Dave Butenhof wrote:
Peter Dimov wrote:
Dave Butenhof wrote:
Alexander Terekhov wrote:
Peter Dimov wrote:
Alexander Terekhov wrote:
Google pthread_exit_e.
I know about DEC pthread_exit_e, my question was more about
g++/glibc/NPTL's implementation and how the people involved feel.
DEC's exception doesn't have a C++ name, by the way,
http://groups.google.com/group/comp.programming.threads/msg/271124f3a0517204


"C++ doesn't have a name for those "foreign" exceptions. (Of course
destructors work fine.) We've worked with the compiler group to add
some builtin exception subclasses to deal with that, but we never
found the time to finish hooking up all the bits."
Alexander; perhaps the most telling part of the article you quote
here is that I wrote it 6 years ago tomorrow; and we still don't
have a standard for integration of threads and C++, and with Tru64
UNIX reduced to irrelevance I don't think there's any current
commercial UNIX that's even tried to do it right. I feel like
everything that can be said has circulated more than just a few
times before, with little effect. Kinda frustrating, really.
The difference this time around is that some of us are trying to
write a formal proposal for the planned

"30 - Threading API
This section is a placeholder. The next C++ standard is intended to
include support for a threading API. This feature is intended to
provide support for synchronization facilities and thread launching
and joining. For more information and snapshots of current draft
proposals still under discussion and development, see: N1907, N2090."

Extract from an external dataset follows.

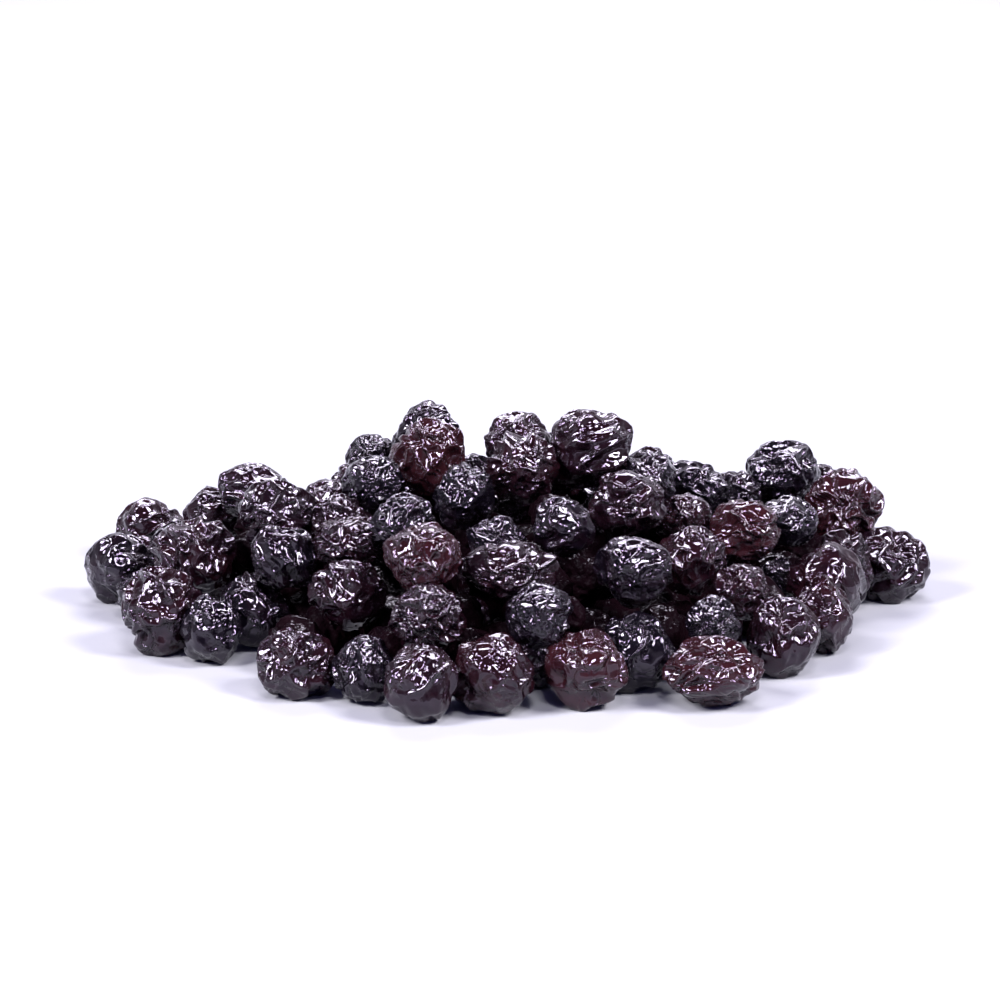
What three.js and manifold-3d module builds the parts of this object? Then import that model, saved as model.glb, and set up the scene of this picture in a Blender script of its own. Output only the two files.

section of the next C++ standard.

Sure; but it's not so clear that's "a difference" since many people
had a similar intent back then. In fact the first post to THIS
mailing list was nearly 3 years ago, and various other mailing lists
related to the subject of C++ and threads, and especially to
standardization thereof, have come and gone -- and generally stayed
pretty quiet.

This time we have a deadline to meet. My current understanding is that the placeholder section above has already been voted into the working paper by an official ISO formal motion, and the intent of the committee is that in 'C++0X', X should be decimal. :-) In practice this means that the threading API proposal is already late by one meeting.